Print 7 comment(s) - last by boeush.. on Nov 20 at 4:15 PM

The new electrode is made of silicon and coated with a self-healing polymer

Smartphones are increasingly able to do more and more as they evolve, but these enhanced capabilities also drain the battery much quicker. And electric vehicles are a promising way to help the environment and save money at the pump, but electric range remains a concern for drivers who don't want a dead battery when traveling from point A to point B.

In other words, lithium-ion batteries that power devices and vehicles used today could always use extra charge capacity. Now, researchers at Stanford and the SLAC National Accelerator Laboratory have found a potential way of doing just that. 

According to a new report from Forbes, the scientists have developed a self-healing battery electrode that will allow for greater charge capacity in lithium-ion batteries. 
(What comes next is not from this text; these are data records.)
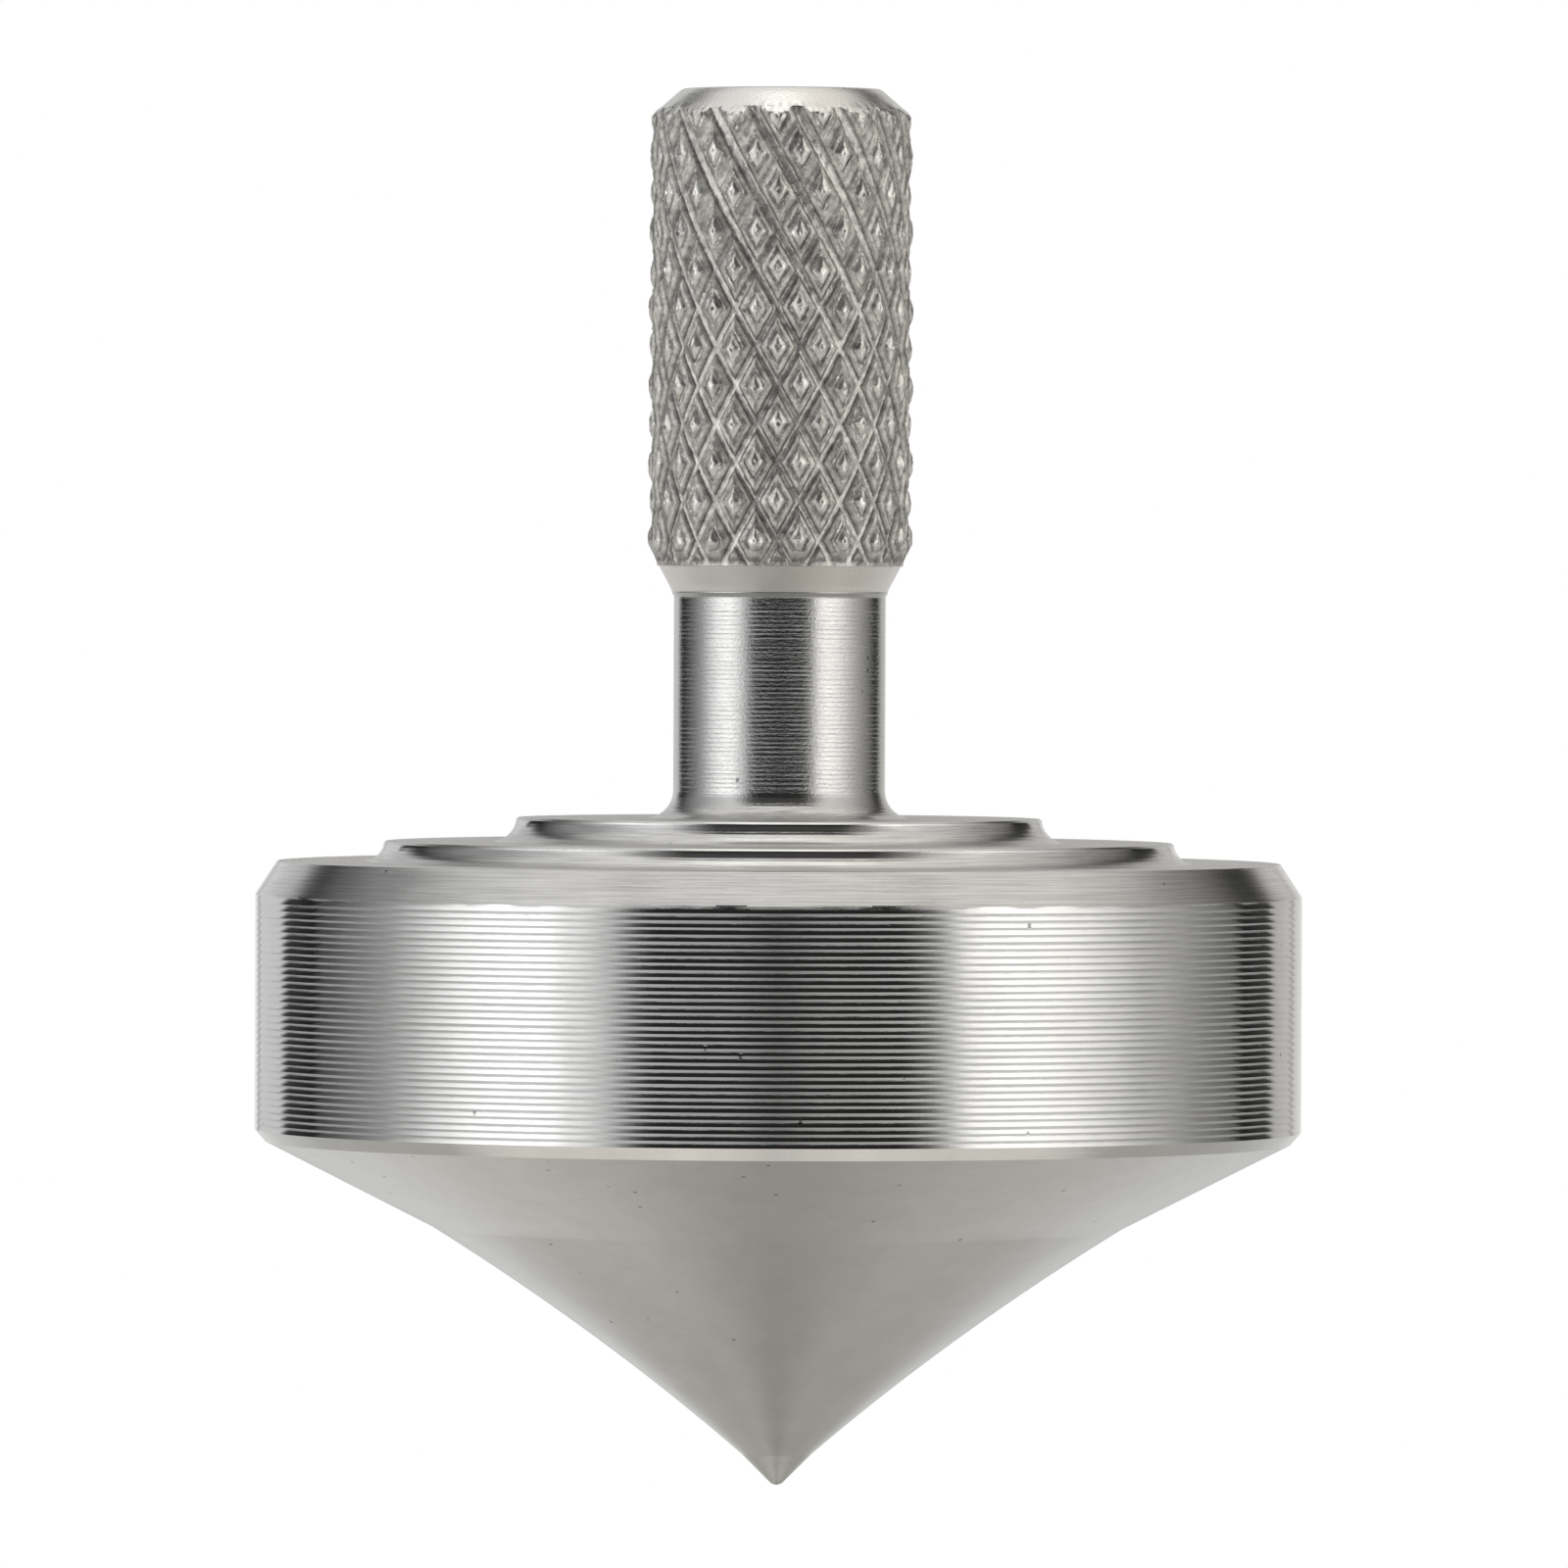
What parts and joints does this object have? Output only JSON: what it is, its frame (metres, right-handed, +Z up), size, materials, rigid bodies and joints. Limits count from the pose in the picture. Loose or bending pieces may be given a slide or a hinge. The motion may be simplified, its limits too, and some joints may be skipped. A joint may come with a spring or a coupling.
{
  "type": "plumb bob",
  "caption": "Small turned steel plumb bob: thick rimmed disc with a hollow-sided cone below, stepped top, plain neck and a knurled head that screws off for the cord.",
  "frame": {"origin": "mouth of the cord hole, in the middle of the head's flat top; the bob hangs below it", "axes": "+Z up along the bob's axis, from the point to the head; the bob is round, so +X and +Y have no meaning of their own"},
  "size_m": [0.03, 0.03, 0.04],
  "materials": {
    "turned_steel": "turned stainless steel, coarse feed lines on the rim, satin on the cone",
    "point_steel": "hardened and ground steel",
    "stud_steel": "plain stainless steel screw",
    "knurled_steel": "diamond-knurled stainless steel, matt in the grooves"
  },
  "bodies": {
    "body": {"body": "turned_steel", "point": "point_steel"},
    "stud": {"neck_stud": "stud_steel"},
    "head": {"knurled_head": "knurled_steel"}
  },
  "joints": [
    {"name": "head_turn", "type": "hinge", "parent": "body", "child": "stud", "pos_m": [0, 0, -0.0144], "axis": [0, 0, 1], "range_deg": [0, 2880]},
    {"name": "head_rise", "type": "slide", "parent": "stud", "child": "head", "axis": [0, 0, 1], "range_m": [0, 0.0056]}
  ],
  "couplings": [
    {"joint": "head_turn", "follows": "head_rise", "rad_per_m": 8976}
  ]
}
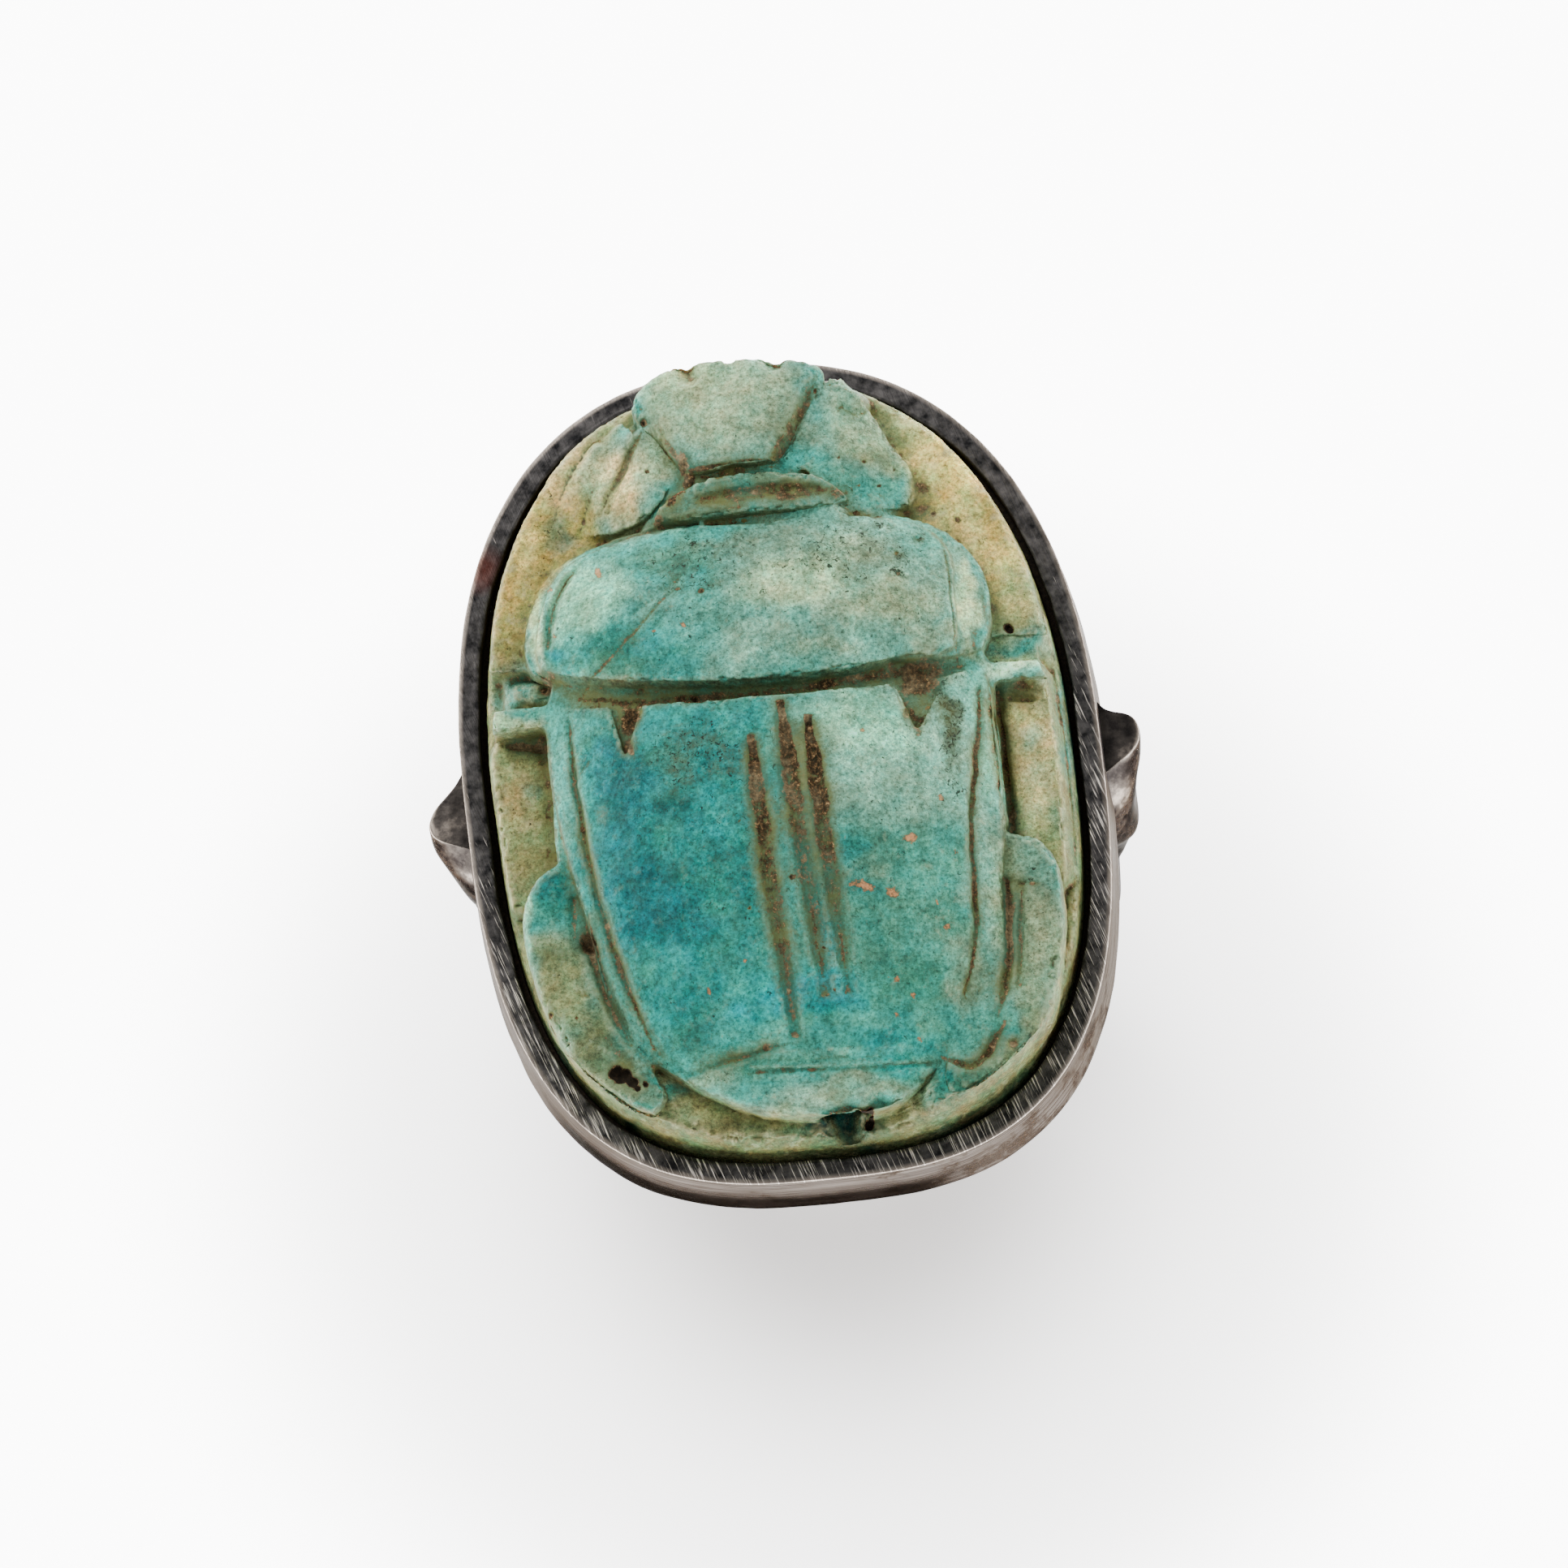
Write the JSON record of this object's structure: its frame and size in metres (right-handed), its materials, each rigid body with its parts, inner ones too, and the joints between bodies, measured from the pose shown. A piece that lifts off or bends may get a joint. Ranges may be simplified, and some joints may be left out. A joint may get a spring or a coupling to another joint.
{
  "type": "scarab finger ring",
  "caption": "Silver finger ring whose fixed oval box bezel holds a carved scarab beetle of turquoise glazed stone.",
  "frame": {"origin": "centre of the finger hole", "axes": "+Y along the finger towards the beetle's head, +Z out of the bezel's face, +X across the finger"},
  "size_m": [0.0212, 0.0256, 0.025],
  "materials": {
    "silver": "worn satin silver",
    "cast_silver": "cast silver, tarnished in the hollows",
    "glazed_stone": "weathered turquoise glaze with brown dirt in the cuts",
    "dark_cement": "dull dark filling"
  },
  "bodies": {
    "root": {"scarab": "glazed_stone", "bedding": "dark_cement", "bezel_wall": "silver", "bezel_floor": "silver", "right_shoulder": "cast_silver", "left_shoulder": "cast_silver", "shank": "silver"}
  },
  "joints": []
}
Researchers have seen silicon as a potential battery electrode material for awhile now because it's capable of holding large amounts of energy while the battery charges, which extends its life. 

The problem is that silicon electrodes expand when they're charged, and contract when the electrons release. This causes them to stress and crack from the expansion until electrons can no longer be stored.


But the latest study aims to fix that problem by coating the silicon electrodes with self-healing polymer. When this polymer expands, it also cracks like the silicon. However, the broken bonds of the polymer "attract" one another, and returns back to its original shape. 

By coating the silicon with this sort of material, it can expand all it wants without cracking, and the electrodes can continue storing more energy without worry.

So far, the technology appears to be working. The researchers have put the electrodes through 100 charge-discharge cycles without any issues.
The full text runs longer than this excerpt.